* _Problem_
Look through the material below and copy exactly the lines from the line with "faces.append(tuple(range(top, top +" to the line with "bpy.context.scene.collection.objects.link(empty)", those two lines included.

* _Data listing_
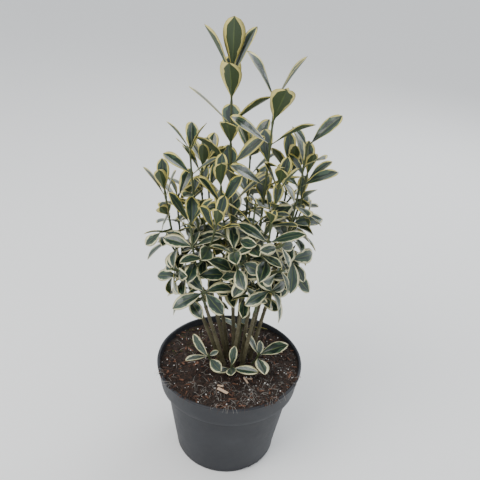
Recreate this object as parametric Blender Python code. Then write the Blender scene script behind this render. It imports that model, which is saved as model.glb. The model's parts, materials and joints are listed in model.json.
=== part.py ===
"""Variegated evergreen spindle, a many-stemmed young shrub in its round plastic nursery pot.

Metres, +Z up. The origin is the middle of the pot's flat underside, and the plant's front is -Y.
The pot is a thin turned shell, filled with compost. Canes rise from the compost. Each ends where
its foliage starts: a mass of twigs that branch from one stem, with leaves in opposite pairs, every
pair at a right angle to the next. Leaves are long and upright above, short and spreading below.
"""

import math
import random

import bmesh
import bpy
from mathutils import Matrix, Vector, noise
from mathutils.bvhtree import BVHTree

MM = 0.001
GAP = 0.3 * MM  # left between solids that meet

# Pot: a 17 cm nursery pot with a deep lip band
POT_HEIGHT = 124 * MM
POT_FOOT_RADIUS = 60.3 * MM
POT_BODY_RADIUS = 74.4 * MM  # right under the lip band
POT_BAND_RADIUS = 80.7 * MM  # at the foot of the lip band
POT_RIM_RADIUS = 85 * MM
POT_BAND_HEIGHT = 27.5 * MM
POT_WALL = 1.3 * MM
POT_FLOOR = 1.6 * MM
POT_BEAD = 1.6 * MM  # the rim stands out and down by this
POT_SIDES = 32
DRAIN_GROUPS = (-52, 68, 188)  # bearings of the drain slots, three to a group
DRAIN_STEP = 11  # degrees between the slots of a group
DRAIN_SLOT = (6 * MM, 9 * MM, 5 * MM)  # radial, across, high

# Compost: heaped towards the front right, sunk at the back left
SOIL_LEVEL = 118 * MM
SOIL_TILT = 3.2 * MM
SOIL_LUMP = 2.2 * MM
SOIL_LUMP_SIZE = 17 * MM
SOIL_HEAP_BEARING = -50
SOIL_RING_SHARES = (1, 0.8, 0.55, 0.28, 0)
CLUMP = Vector((8 * MM, 4 * MM, SOIL_LEVEL))  # where the canes come up
CLUMP_FLAT = 46 * MM  # the compost is level this far round the clump

# Wood
CANE_RADIUS = 2.6 * MM
CANE_TOP_RADIUS = 1.9 * MM
CANE_FLARE = 1.0 * MM  # added at the ground
CANE_FLARE_HEIGHT = 9 * MM
CANE_TOP = 212 * MM  # height where a cane ends and its foliage starts
CANE_SIDES = 6
CANE_STEP = 30 * MM
TWIG_RADIUS = 1.8 * MM
TWIG_TIP_RADIUS = 1.1 * MM
TWIG_STEP = 30 * MM
SIDE_RADIUS = 1.3 * MM

# Leaves: station along the leaf, and half width there as a share of the widest
LEAF_OUTLINE = ((0, 0), (0.42, 0.78), (0.74, 0.96), (1, 0))
LEAF_WIDTH = 0.37  # of its length, on the upper shoots
LOW_LEAF_WIDTH = 0.47
LEAF_THICKNESS = 0.016  # of its length, at the midrib
LEAF_LEAST = 0.6 * MM
LEAF_KEEL = (0.1, 0.34)  # how far the margins stand up, as a share of the half width
LEAF_ROLL = 36  # degrees either way about its own length
LEAF_CLEARANCE = 0.45 * MM
LEAF_TRIES = 6
TOP_BUD = 1.4 * MM  # from a twig's end to its first pair
NODE_GAP = 21  # between pairs from the second down, in mm
NEAR_GAP = 5  # between the top two pairs of most shoots, in mm
LOW_NODE_GAP = 17 * MM
NODE_SHARES = (0.94, 1.0, 0.93, 0.88)  # of the shoot's leaf length, from the top down
BARE_FOOT = 5 * MM  # of a twig, below its lowest pair

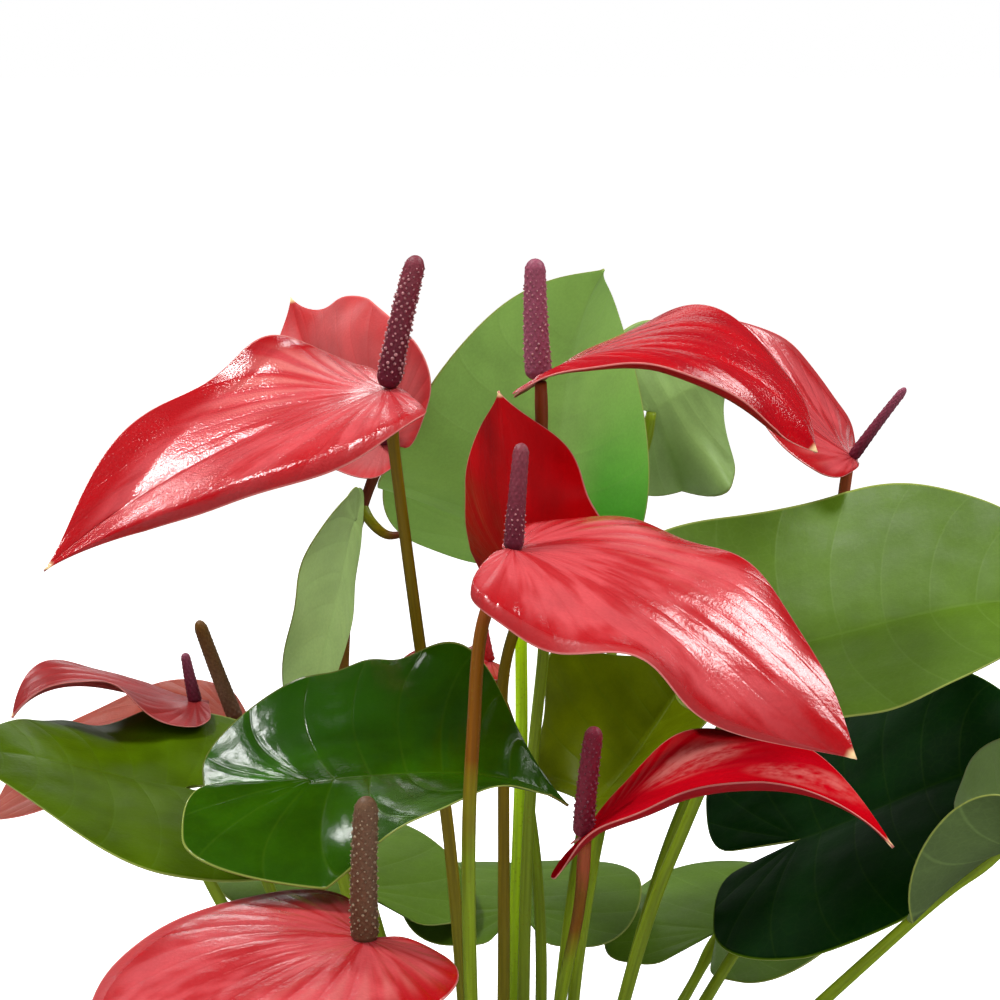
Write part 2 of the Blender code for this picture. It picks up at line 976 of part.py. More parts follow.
def rings_object(name, centres, axes, radii, sides, colour):
    """A closed solid of rings about a curve, with a flat cap at each end."""
    side = np.cross(axes[0], (0.3, 1, 0.1))
    vertices = []
    for centre, axis, radius in zip(centres, axes, radii):
        side = side - axis * np.dot(side, axis)
        side = side / np.linalg.norm(side)
        other = np.cross(axis, side)
        radius = np.broadcast_to(radius, sides)
        for k, r in enumerate(radius):
            angle = 2 * math.pi * k / sides
            vertices.append(centre + r * (side * math.cos(angle) + other * math.sin(angle)))
    faces = [tuple(range(sides))[::-1]]
    last = len(vertices) - sides
    for first in range(0, last, sides):
        for k in range(sides):
            n = (k + 1) % sides
            faces.append((first + k, first + n, first + sides + n, first + sides + k))
    faces.append(tuple(range(last, last + sides)))
    return mesh_object(name, vertices, faces, colour)


def directions(curve):
    """The unit direction of a polyline at each of its points."""
    steps = np.gradient(curve, axis=0)
    return steps / np.linalg.norm(steps, axis=1)[:, None]


def stem_object(name, curve, foot_radius, top_radius, colour):
    """A stalk that tapers along its centre line."""
    radii = np.linspace(foot_radius, top_radius, len(curve))
    return rings_object(name, curve, directions(curve), radii, STEM_SIDES, colour)


def junction(blade):
    """The junction's place and the upper face's direction there."""
    _, _, face = midrib_axes(blade, np.array(0.0))
    return np.array(blade.at, float), face


def clear_of_face(blade, towards, radius):
    """How far from the blade's middle a round end must stop to keep the gap."""
    _, face = junction(blade)
    along = abs(float(np.dot(towards, face))) / np.linalg.norm(towards)
    slope = math.radians(max(abs(blade.left_slope[0]), abs(blade.right_slope[0])))
    lean = min(math.pi / 2, math.acos(min(1.0, along)) + slope)
    return BLADE_THICKNESS / 2 + GAP + radius * math.sin(lean)


def planted_curve(soil, route, end):
    """A stalk's centre line: straight up out of the soil, then smooth to its end."""
    above_soil = smooth_route([(*soil, SOIL_TOP + 2 * SOIL_RELIEF), *route, end])
    return np.vstack([(*soil, STEM_FOOT), above_soil])


def add_spadix(name, flower):
    """A tapering spike with rows of florets standing out of it, rounded at both ends."""
    place, face = junction(flower.blade)
    tip = np.array(flower.spadix_tip, float)
    base_radius, tip_radius = flower.spadix_radii
    towards = tip - place
    stalk_radius = SPADIX_FOOT_RATIO * base_radius
    base = place + face * clear_of_face(flower.blade, towards, stalk_radius)
    t = np.linspace(0, 1, SPADIX_RINGS + 1)
    near_tip = np.clip((t - 1 + SPADIX_END) / SPADIX_END, 0, 0.97)
    near_foot = np.clip(t / SPADIX_END, 0, 1)
    round_end = np.sqrt(1 - near_tip**2) * (SPADIX_FOOT_RATIO + (1 - SPADIX_FOOT_RATIO) * near_foot)
    radii = (base_radius + (tip_radius - base_radius) * t) * round_end
    centres = base + (tip - base) * t[:, None]
    axes = np.repeat([towards / np.linalg.norm(towards)], len(t), axis=0)
    rings = []
    for ring, radius in enumerate(radii):
        checker = (np.arange(SPADIX_SIDES) + ring) % 2
        relief = FLORET_RELIEF if 0 < ring < SPADIX_RINGS else 0
        rings.append(radius + relief * (2 * checker - 1))
    return rings_object(name, centres, axes, rings, SPADIX_SIDES, flower.spadix_colour)


def add_flower(letter, flower):
    """One flower: spathe, spadix and peduncle."""
    blade_object(f"spathe_{letter}", flower.blade, flower.colour)
    add_spadix(f"spadix_{letter}", flower)
    place, face = junction(flower.blade)
    towards = place - np.array(flower.route[-1], float)
    end = place - face * clear_of_face(flower.blade, towards, PEDUNCLE_TOP_RADIUS)
    curve = planted_curve(flower.soil, flower.route, end)
    name = f"peduncle_{letter}"
    return stem_object(name, curve, PEDUNCLE_FOOT_RADIUS, PEDUNCLE_TOP_RADIUS, "peduncle_brown")


def add_leaf(number, leaf):
    """One leaf: its blade grown together with its petiole."""
    name = f"leaf_{number}"
    obj = blade_object(name, leaf.blade, leaf.colour)
    place, face = junction(leaf.blade)
    curve = planted_curve(leaf.soil, leaf.route, place + face * BLADE_THICKNESS / 4)
    petiole = stem_object(f"{name}_stalk", curve, PETIOLE_FOOT_RADIUS, PETIOLE_TOP_RADIUS, "petiole_green")
    boolean(obj, as_cutter(petiole), "UNION")
    return obj


def lathe(name, profile, colour):
    """A turned solid from (radius, height) points, from the axis round to the axis."""
    vertices = []
    for radius, height in profile:
        for k in range(POT_SIDES):
            angle = 2 * math.pi * k / POT_SIDES
            vertices.append((radius * math.cos(angle), radius * math.sin(angle), height))
    faces = []
    for first in range(0, len(vertices) - POT_SIDES, POT_SIDES):
        for k in range(POT_SIDES):
            n = (k + 1) % POT_SIDES
            faces.append((first + k, first + n, first + POT_SIDES + n, first + POT_SIDES + k))
    return mesh_object(name, vertices, faces, colour)


def pot_radius(height):
    """The pot's outer radius below its rim band."""
    body = POT_RIM_RADIUS - POT_BAND_STEP
    return POT_FOOT_RADIUS + (body - POT_FOOT_RADIUS) * height / POT_HEIGHT


def add_pot():
    """A plain tapered pot with a band round its rim and a flat underside."""
    band = POT_HEIGHT - POT_BAND_HEIGHT
    inner_floor = pot_radius(POT_FLOOR) - POT_WALL
    inner_rim = pot_radius(POT_HEIGHT) - POT_WALL
    profile = [
        (0, 0),
        (POT_FOOT_RADIUS - POT_EDGE, 0),
        (POT_FOOT_RADIUS, POT_EDGE),
        (pot_radius(band), band),
        (pot_radius(band) + POT_BAND_STEP, band + POT_EDGE),
        (POT_RIM_RADIUS, POT_HEIGHT - POT_LIP),
        (POT_RIM_RADIUS - POT_LIP, POT_HEIGHT),
        (inner_rim + POT_LIP, POT_HEIGHT),
        (inner_rim, POT_HEIGHT - POT_LIP),
        (inner_floor, POT_FLOOR),
        (0, POT_FLOOR),
    ]
    return lathe("pot", profile, "pot_white")


def soil_height(radius, angle):
    """The uneven top of the soil."""
    along_x = math.sin(SOIL_WAVE_X * radius * math.cos(angle) + SOIL_WAVE_START)
    along_y = math.cos(SOIL_WAVE_Y * radius * math.sin(angle))
    return SOIL_TOP + SOIL_RELIEF * along_x * along_y * min(1.0, radius / SOIL_LEVEL_RADIUS)


def add_soil(plants):
    """Potting soil that fills the pot, with a plain hole round each stalk."""
    limit = POT_WALL + GAP
    rings = [(0, POT_FLOOR + GAP)]
    rings.append((pot_radius(POT_FLOOR + GAP) - limit, POT_FLOOR + GAP))
    edge = pot_radius(SOIL_TOP - SOIL_RELIEF) - limit
    vertices = []
    sides = [(radius, [height] * POT_SIDES) for radius, height in rings]
    for step in range(SOIL_RINGS, -1, -1):
        radius = edge * step / SOIL_RINGS
        turns = [2 * math.pi * k / POT_SIDES for k in range(POT_SIDES)]
        sides.append((radius, [soil_height(radius, turn) for turn in turns]))
    for radius, heights in sides:
        for k, height in enumerate(heights):
            angle = 2 * math.pi * k / POT_SIDES
            vertices.append((radius * math.cos(angle), radius * math.sin(angle), height))
    faces = []
    for first in range(0, len(vertices) - POT_SIDES, POT_SIDES):
        for k in range(POT_SIDES):
            n = (k + 1) % POT_SIDES
            faces.append((first + k, first + n, first + POT_SIDES + n, first + POT_SIDES + k))
    soil = mesh_object("soil", vertices, faces, "soil_brown")
    boolean(soil, add_holes(plants), "DIFFERENCE")
    return soil


def add_holes(plants):
    """The cutter for all the stalks' holes."""
    vertices = []
    faces = []
    for plant in plants:
        x, y = plant.soil
        radius = PETIOLE_FOOT_RADIUS if isinstance(plant, Leaf) else PEDUNCLE_FOOT_RADIUS
        radius = (radius + GAP) / math.cos(math.pi / HOLE_SIDES)
        first = len(vertices)
        for height in (STEM_FOOT - GAP, SOIL_TOP + 3 * SOIL_RELIEF):
            for k in range(HOLE_SIDES):
                angle = 2 * math.pi * k / HOLE_SIDES
                vertices.append((x + radius * math.cos(angle), y + radius * math.sin(angle), height))
        top = first + HOLE_SIDES
        faces.append(tuple(range(first, top))[::-1])
        faces.append(tuple(range(top, top + HOLE_SIDES)))
        for k in range(HOLE_SIDES):
            n = (k + 1) % HOLE_SIDES
            faces.append((first + k, first + n, top + n, top + k))
    return as_cutter(mesh_object("stalk_holes", vertices, faces, "soil_brown"))


def add_side_shoot(peduncle):
    """The dark hooked shoot on the peduncle of flower B, grown together with it."""
    shoot = stem_object("side_shoot", smooth_route(SIDE_SHOOT), *SIDE_SHOOT_RADII, "shoot_maroon")
    boolean(peduncle, as_cutter(shoot), "UNION")


def main():
    clear_scene()
    add_pot()
    add_soil([*FLOWERS.values(), *LEAVES.values()])
    for letter, flower in FLOWERS.items():
        peduncle = add_flower(letter, flower)
        if letter == "b":
            add_side_shoot(peduncle)
    for number, leaf in LEAVES.items():
        add_leaf(number, leaf)


main()
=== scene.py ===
"""Looks of the potted anthurium: waxy spathes, beaded spadices, veined leaves, pot, soil and the stage.

Lengths in the tables are millimetres and angles are degrees, as in the part's source; meshes are
made in metres. +Z is up, +Y is away from the viewer, and the origin is under the pot.
"""

import math
from dataclasses import dataclass

import bmesh
import bpy
import numpy as np
from bpy.props import FloatProperty, FloatVectorProperty, IntProperty, PointerProperty
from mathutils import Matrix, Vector


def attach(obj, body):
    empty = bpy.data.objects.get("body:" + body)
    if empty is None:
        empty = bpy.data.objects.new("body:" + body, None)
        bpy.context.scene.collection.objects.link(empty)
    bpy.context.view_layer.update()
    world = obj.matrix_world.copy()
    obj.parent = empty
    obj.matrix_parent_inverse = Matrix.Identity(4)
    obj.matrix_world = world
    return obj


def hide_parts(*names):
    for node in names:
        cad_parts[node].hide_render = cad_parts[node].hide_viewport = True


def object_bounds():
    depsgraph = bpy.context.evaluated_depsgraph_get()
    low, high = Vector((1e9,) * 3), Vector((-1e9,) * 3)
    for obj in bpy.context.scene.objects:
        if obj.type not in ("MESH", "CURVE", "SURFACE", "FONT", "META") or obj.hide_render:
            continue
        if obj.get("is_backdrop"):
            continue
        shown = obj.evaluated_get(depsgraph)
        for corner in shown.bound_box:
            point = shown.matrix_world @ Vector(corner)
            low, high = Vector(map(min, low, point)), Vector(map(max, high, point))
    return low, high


bl_info = {
    "name": "Potted Anthurium",
    "version": (1, 0, 0),
    "blender": (4, 5, 0),
    "location": "View3D > Sidebar > Anthurium",
    "description": "Builds the visible pieces of a potted anthurium over its solid frame",
    "category": "Object",
}

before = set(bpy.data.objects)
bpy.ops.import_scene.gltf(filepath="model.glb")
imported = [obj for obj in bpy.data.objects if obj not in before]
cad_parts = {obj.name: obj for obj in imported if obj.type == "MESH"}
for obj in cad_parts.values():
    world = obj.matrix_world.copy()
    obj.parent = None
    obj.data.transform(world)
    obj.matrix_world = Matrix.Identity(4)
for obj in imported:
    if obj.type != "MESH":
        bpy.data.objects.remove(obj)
CAD_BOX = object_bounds()

MM = 0.001

# The flat blade's rows, as the solids have them: the first ones fan out from the junction.
ROWS = 13
FAN_ROWS = 4
MIDRIB_STEPS = 60
# Where along a blade its margin is lifted, and how far each lift spreads.
WAVE_PLACES = (0.2, 0.5, 0.8)
WAVE_SPREAD = 0.14
# Where between midrib and margin the curled strip starts.
CURL_START = 0.84
# How softly the lobes bend up or down behind the junction.
CREASE = 4.0
# Quilting of spathes and leaves fades over these distances from the junction.
SPATHE_FADE = 55
LEAF_FADE = 200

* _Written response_
        faces.append(tuple(range(top, top + HOLE_SIDES)))
        for k in range(HOLE_SIDES):
            n = (k + 1) % HOLE_SIDES
            faces.append((first + k, first + n, top + n, top + k))
    return as_cutter(mesh_object("stalk_holes", vertices, faces, "soil_brown"))


def add_side_shoot(peduncle):
    """The dark hooked shoot on the peduncle of flower B, grown together with it."""
    shoot = stem_object("side_shoot", smooth_route(SIDE_SHOOT), *SIDE_SHOOT_RADII, "shoot_maroon")
    boolean(peduncle, as_cutter(shoot), "UNION")


def main():
    clear_scene()
    add_pot()
    add_soil([*FLOWERS.values(), *LEAVES.values()])
    for letter, flower in FLOWERS.items():
        peduncle = add_flower(letter, flower)
        if letter == "b":
            add_side_shoot(peduncle)
    for number, leaf in LEAVES.items():
        add_leaf(number, leaf)


main()
=== scene.py ===
"""Looks of the potted anthurium: waxy spathes, beaded spadices, veined leaves, pot, soil and the stage.

Lengths in the tables are millimetres and angles are degrees, as in the part's source; meshes are
made in metres. +Z is up, +Y is away from the viewer, and the origin is under the pot.
"""

import math
from dataclasses import dataclass

import bmesh
import bpy
import numpy as np
from bpy.props import FloatProperty, FloatVectorProperty, IntProperty, PointerProperty
from mathutils import Matrix, Vector


def attach(obj, body):
    empty = bpy.data.objects.get("body:" + body)
    if empty is None:
        empty = bpy.data.objects.new("body:" + body, None)
        bpy.context.scene.collection.objects.link(empty)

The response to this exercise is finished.